Semi-Annual Projects.  Weekly Agenda.  Daily Task List.  All interrelated, though not all really subdivisions of the others.  My laundry or the dishes is never part of a larger plan, though on certain days it might be a daily task.  And all twelve Semi-Annual Projects require multiple steps.  So as I filter my effort from the grandiosity of what I thought would be good to work on in June or December to what I need to do today I reach a daily branch point.  I could either be working on it or I did it.  That distinction is not always clear each day, but at the reckoning when one six-month cycle moves to the next it is.
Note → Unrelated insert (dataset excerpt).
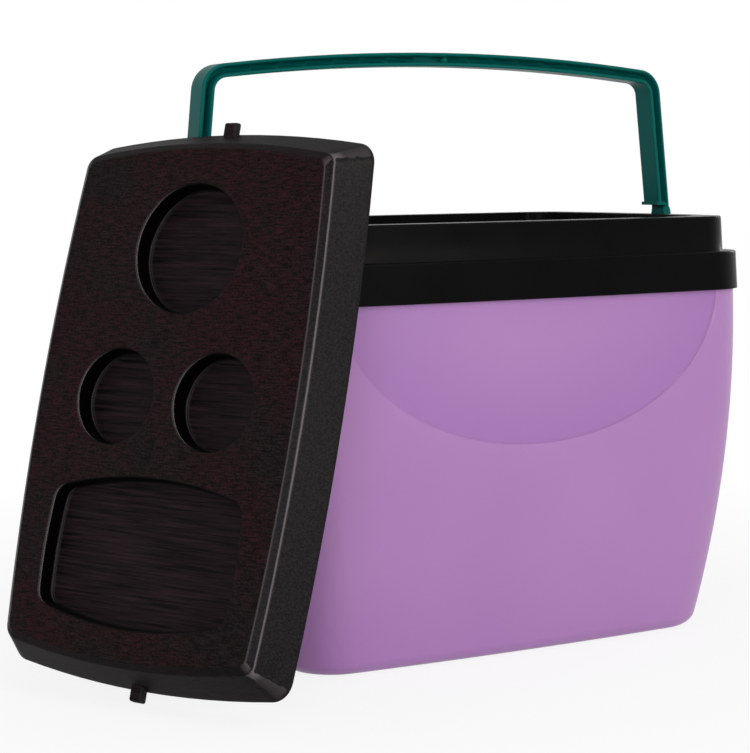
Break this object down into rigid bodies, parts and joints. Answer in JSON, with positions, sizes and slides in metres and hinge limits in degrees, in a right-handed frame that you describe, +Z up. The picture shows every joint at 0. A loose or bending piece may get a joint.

As I mark each day's aspirations each morning I put a designation at each task that I regard as finite, I can tell when I have or have not completed it.  Sometimes, but not often, I put a different designation for those which when done will not reappear in the following week's outline.  There are so few of these that I largely stopped isolating them.

I think my mind defaults to working on it, as most daily efforts are components of a grander aspiration.  It may be better to assess in a framework of I did it.  This does not always delineate easily.  I can tell when I've read a NEJM article or washed the fleishig dishes or completed the desired treadmill session.  Figuring out other things like whether I have read enough of the book I am currently reading or reached out adequately to an old friend does not have as clear an end point. But I think I did it makes for a more satisfying end of day review than I worked on it.